Abstract

The faunal characteristics, successions and geographical distribution of the Permian rugose corals in Inner Mongolia–Northeast China and Japan are reviewed using current coral taxonomy and the recently revised Permian global time scale. The co-occurrences of Cathaysian compound corals, abundant non-dissepimented solitary corals, and endemic corals indicate that Inner Mongolia and Northeast China represent an independent biogeographical entity, quite separate from South China and the Japanese terranes. However, the common occurrence in South China of Permian taxa such as Wentzellophyllum, Lonsdaleiastraea, Yatsengia, Ipciphyllum, and Waagenophyllum indicates, in a broad sense, a Tethyan affinity for the Akiyoshi and Mino terranes in Japan.
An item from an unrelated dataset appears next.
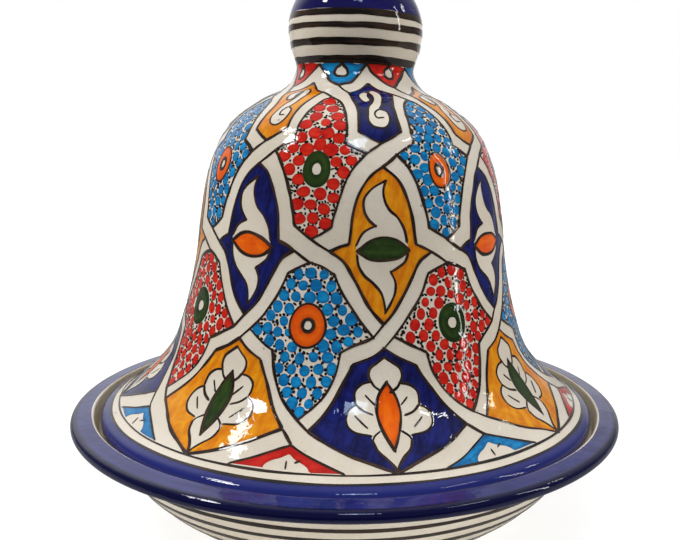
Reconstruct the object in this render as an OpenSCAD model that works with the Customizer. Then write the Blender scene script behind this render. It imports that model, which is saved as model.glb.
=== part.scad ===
// Bell-lidded serving tagine in glazed earthenware: a shallow footed dish with a
// gallery that seats the lid, and a tall waisted lid with a hollow knob thrown in one
// with it. Both are turned on the wheel, so each is one profile swept about +Z.
// The origin is the middle of the foot, on the table.

/* [Dish] */
// Diameter over the rounded rim
dish_d = 302; // [290:1:320]
// Height of the rim above the table
dish_h = 62; // [58:1:70]
// Width of the rim, from the gallery to its outer edge
rim_w = 12; // [10:0.5:16]
// Thickness of the rounded rim
rim_t = 6.6; // [5:0.2:8]
// Thickness of the bowl's floor
floor_t = 7; // [6:0.5:9]

/* [Gallery] */
// Depth of the ledge that the lid stands on, below the rim
ledge_drop = 8; // [6:0.5:10]
// Width of that ledge
ledge_w = 13; // [11:0.5:15]
// Batter of the gallery's wall, over its height
gallery_batter = 2.2; // [1:0.2:3]

/* [Foot] */
// Diameter of the foot ring at the table
foot_d = 152; // [140:1:164]
// Width of the foot ring
foot_w = 10; // [8:0.5:14]
// Height of the recess inside the foot ring
foot_h = 4; // [3:0.5:6]

/* [Lid] */
// Play between the lid's edge and the gallery, all round
lid_play = 1.2; // [0.8:0.2:2]
// Radius of the lid's rounded edge
lid_edge_r = 5; // [4:0.2:6]
// Width of the flat ring that the lid stands on
seat_w = 5; // [3:0.5:6]
// Height from the lid's seat to the top of its neck
bell_h = 187; // [170:1:205]
// Diameter of the bell at its steepest, two fifths of the way up
waist_d = 171; // [160:1:182]
// Thickness of the lid's wall
lid_wall = 6.5; // [5:0.5:8]

/* [Knob] */
// Diameter of the neck under the knob
neck_d = 63; // [56:1:70]
// Diameter of the knob
knob_d = 71.4; // [68:0.2:80]
// Height of the knob above the neck
knob_h = 53; // [48:1:60]

/* [Edges] */
// How far the small rounds on the foot, the ledge and the lid's seat reach
edge_round = 1; // [0.6:0.1:1.4]

/* [Quality] */
// Points in each span of a curve
curve_steps = 6; // [4:1:8]
// Facets around the pot
facets = 160; // [96:8:240]

/* [Hidden] */
$fn = facets;

cream = [0.88, 0.84, 0.76];
cobalt = [0.09, 0.09, 0.38];
round_steps = 4;
arc_steps = 12;

rim_r = dish_d / 2;
gallery_r = rim_r - rim_w;
gallery_lift = 0.9;
gallery_round = 1.2;
seat_z = dish_h - ledge_drop;
ledge_in_r = gallery_r - gallery_batter - ledge_w;
foot_r = foot_d / 2;
foot_batter = 1;

// The lid's rounded edge turns into the bell at this angle above the horizontal
edge_end = 70;
lid_r = gallery_r - gallery_batter * 0.7 - lid_play;
waist_r = waist_d / 2;
neck_r = neck_d / 2;
knob_r = knob_d / 2;
neck_z = seat_z + bell_h;
seat_in_r = lid_r - lid_edge_r - seat_w;

// ---- curves ----------------------------------------------------------------

function arc(centre, r, from, to, steps) =
    [for (k = [0:steps]) centre + r * [cos(from + (to - from) * k / steps),
                                       sin(from + (to - from) * k / steps)]];

// Direction of a curve through points p at point i: the mean of its two chords,
// in which the nearer neighbour counts for more
function heading(p, i, from, to) =
    i == 0 ? from :
    i == len(p) - 1 ? to :
    let (a = norm(p[i] - p[i - 1]), b = norm(p[i + 1] - p[i]))
    ((p[i] - p[i - 1]) / a * b + (p[i + 1] - p[i]) / b * a) / (a + b);

function hermite(p0, p1, m0, m1, t) =
    (2 * t^3 - 3 * t^2 + 1) * p0 + (t^3 - 2 * t^2 + t) * m0
    + (3 * t^2 - 2 * t^3) * p1 + (t^3 - t^2) * m1;

// Smooth curve through every point of p, leaving along from and arriving along to
function curve(p, from, to) = concat(
    [for (i = [0:len(p) - 2], k = [0:curve_steps - 1])
        let (span = norm(p[i + 1] - p[i]))
        hermite(p[i], p[i + 1], span * heading(p, i, from, to),
                span * heading(p, i + 1, from, to), k / curve_steps)],
    [p[len(p) - 1]]);

// Point i of an outline that ends on the axis, moved t towards the inside
function inside(p, i, t) =
    let (last = len(p) - 1,
         before = p[max(i - 1, 0)],
         after = i == last ? [-p[last - 1].x, p[last - 1].y] : p[i + 1],
         along = (after - before) / norm(after - before))
    p[i] + t * [-along.y, along.x];

// Small curve in place of a corner, reaching edge_round back along both its sides
function rounded(before, corner, after) =
    let (a = corner + edge_round * (before - corner) / norm(before - corner),
         b = corner + edge_round * (after - corner) / norm(after - corner))
    [for (k = [0:round_steps]) let (t = k / round_steps)
        (1 - t)^2 * a + 2 * t * (1 - t) * corner + t^2 * b];

// All of an outline but its first point
function rest(p) = [for (i = [1:len(p) - 1]) p[i]];

// ---- dish ------------------------------------------------------------------

// Outside of the bowl, from the top of the foot ring up to the rim
function bowl_outside() =
    let (rise = dish_h - rim_t - foot_h)
    curve([[foot_r + foot_batter, foot_h],
           [foot_r + (gallery_r - foot_r) * 0.36, foot_h + rise * 0.13],
           [foot_r + (gallery_r - foot_r) * 0.60, foot_h + rise * 0.36],
           [foot_r + (gallery_r - foot_r) * 0.78, foot_h + rise * 0.62],
           [foot_r + (gallery_r - foot_r) * 0.93, foot_h + rise * 0.90],
           [rim_r - rim_w * 0.75, dish_h - rim_t - 0.6]],
          [0.98, 0.20], [0.97, 0.24]);

// Inside of the bowl, from the ledge down to the middle of the floor
function bowl_inside() =
    let (floor_z = foot_h + floor_t, depth = seat_z - floor_z)
    curve([[ledge_in_r, seat_z],
           [ledge_in_r * 0.955, seat_z - depth * 0.37],
           [ledge_in_r * 0.87, seat_z - depth * 0.64],
           [ledge_in_r * 0.72, seat_z - depth * 0.84],
           [ledge_in_r * 0.45, seat_z - depth * 0.96],
           [0, floor_z]],
          [-0.1, -1], [-1, 0]);

// The rim's outer edge is a half round, which starts under it where the bowl ends
function rim_outside() =
    arc([rim_r - rim_t / 2, dish_h - rim_t / 2], rim_t / 2, -75, 90, arc_steps);

// Low lip that the rim rises to, at the top of the gallery's wall
function gallery_lip() =
    arc([gallery_r + gallery_round, dish_h + gallery_lift - gallery_round],
        gallery_round, 80, 180, round_steps);

function dish_profile() =
    let (bowl = bowl_outside(), well = bowl_inside(), lip = gallery_lip(),
         recess = [foot_r - foot_w - foot_batter, foot_h],
         foot_in = [foot_r - foot_w, 0], foot_out = [foot_r, 0],
         ledge_root = [gallery_r - gallery_batter, seat_z])
    concat([[0, foot_h]],
           rounded([0, foot_h], recess, foot_in),
           rounded(recess, foot_in, foot_out),
           rounded(foot_in, foot_out, bowl[0]),
           rounded(foot_out, bowl[0], bowl[1]), rest(bowl),
           rim_outside(), lip,
           rounded(lip[len(lip) - 1], ledge_root, well[0]),
           rounded(ledge_root, well[0], well[1]), rest(well));

module dish() {
    color(cobalt)
    rotate_extrude()
    polygon(dish_profile());
}

// ---- lid -------------------------------------------------------------------

function lid_edge() =
    arc([lid_r - lid_edge_r, seat_z + lid_edge_r], lid_edge_r, -90, edge_end, arc_steps);

// Outside of the bell: a flared skirt, a steep waist and a round shoulder
function bell_outside() =
    let (start = lid_edge()[arc_steps], skirt = start.x - waist_r)
    [start,
     [waist_r + skirt * 0.595, seat_z + bell_h * 0.127],
     [waist_r + skirt * 0.315, seat_z + bell_h * 0.206],
     [waist_r + skirt * 0.125, seat_z + bell_h * 0.330],
     [waist_r, seat_z + bell_h * 0.468],
     [waist_r * 0.958, seat_z + bell_h * 0.615],
     [waist_r * 0.893, seat_z + bell_h * 0.750],
     [waist_r * 0.772, seat_z + bell_h * 0.856],
     [waist_r * 0.585, seat_z + bell_h * 0.922],
     [neck_r + (waist_r - neck_r) * 0.07, seat_z + bell_h * 0.968],
     [neck_r, neck_z + 1]];

// Outside of the knob: a round ball, a little flattened, closed at the top
function knob_outside() =
    [[neck_r + (knob_r - neck_r) * 0.70, neck_z + knob_h * 0.24],
     [knob_r, neck_z + knob_h * 0.46],
     [knob_r * 0.90, neck_z + knob_h * 0.70],
     [knob_r * 0.60, neck_z + knob_h * 0.91],
     [0, neck_z + knob_h]];

function lid_outside() =
    curve(concat(bell_outside(), knob_outside()), [-sin(edge_end), cos(edge_end)], [-1, 0]);

// Inside of the wall, from the hollow of the knob down to the lid's seat
function lid_inside() =
    let (p = lid_outside())
    [for (i = [len(p) - 1:-1:0])
        let (q = inside(p, i, lid_wall))
        if (q.x < seat_in_r - edge_round - 0.4) q];

function lid_profile() =
    let (hollow = lid_inside(), edge = lid_edge())
    concat(rounded(hollow[len(hollow) - 1], [seat_in_r, seat_z], edge[0]),
           edge, rest(lid_outside()), hollow);

module lid() {
    color(cream)
    rotate_extrude()
    polygon(lid_profile());
}

dish();
lid();
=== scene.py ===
"""Bell-lidded serving tagine: glazed shells under hand-painted strapwork.

Lengths are in millimetres and angles in degrees until a mesh is written, in metres.
Angle 0 faces -Y, where the camera stands, and grows towards +X. A place on a painted
surface is (angle, run), where run is the distance along the surface's profile.
"""

import math
import random
from random import uniform

import bpy
import numpy as np
from mathutils import Matrix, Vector
from mathutils.geometry import delaunay_2d_cdt
from numpy.linalg import norm


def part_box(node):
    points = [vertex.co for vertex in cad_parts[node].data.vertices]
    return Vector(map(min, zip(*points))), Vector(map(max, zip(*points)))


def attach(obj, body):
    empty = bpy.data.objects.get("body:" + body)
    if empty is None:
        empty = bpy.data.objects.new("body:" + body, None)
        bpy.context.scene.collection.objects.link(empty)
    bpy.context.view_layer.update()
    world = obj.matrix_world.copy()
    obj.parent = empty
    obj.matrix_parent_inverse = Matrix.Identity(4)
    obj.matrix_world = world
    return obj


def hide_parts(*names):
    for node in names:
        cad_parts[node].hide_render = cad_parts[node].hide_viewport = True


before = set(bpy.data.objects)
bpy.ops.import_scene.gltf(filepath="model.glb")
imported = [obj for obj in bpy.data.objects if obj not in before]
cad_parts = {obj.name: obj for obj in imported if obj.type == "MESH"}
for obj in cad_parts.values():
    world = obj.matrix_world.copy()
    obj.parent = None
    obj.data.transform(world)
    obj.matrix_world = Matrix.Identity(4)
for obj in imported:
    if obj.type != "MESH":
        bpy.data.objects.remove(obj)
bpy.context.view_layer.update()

MM = 0.001
random.seed(11)

# ---- sizes, as the frame holds them ----

_, dish_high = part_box("dish")
lid_low, lid_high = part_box("lid")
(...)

Rocks from the Asselian to the Artinskian in the South Kitakami Terrane of Japan contain eleven large dissepimented solitary and compound genera, including Huangia, Iranophyllum, Laophyllum, Polythecalis, Sestrophyllum, Wentzelella, Wentzellophyllum and Yatsengia. These genera are all typical of, and common in, South China, but are absent from coeval strata in Northeast China. Middle Permian rocks in the South Kitakami Terrane also contain rugose corals that are abundant in South China, in some cases the same species, such as Parawentzelella regularis, Waagenophyllum indicum, Waagenophyllum virgalense and Yatsengia kiangsuensis. Thus, the coral faunas from the South Kitakami Terrane indicate a close paleobiogeographical affinity with those from South China, which is consistent with the paleobiogeography based on ammonoids and bivalves.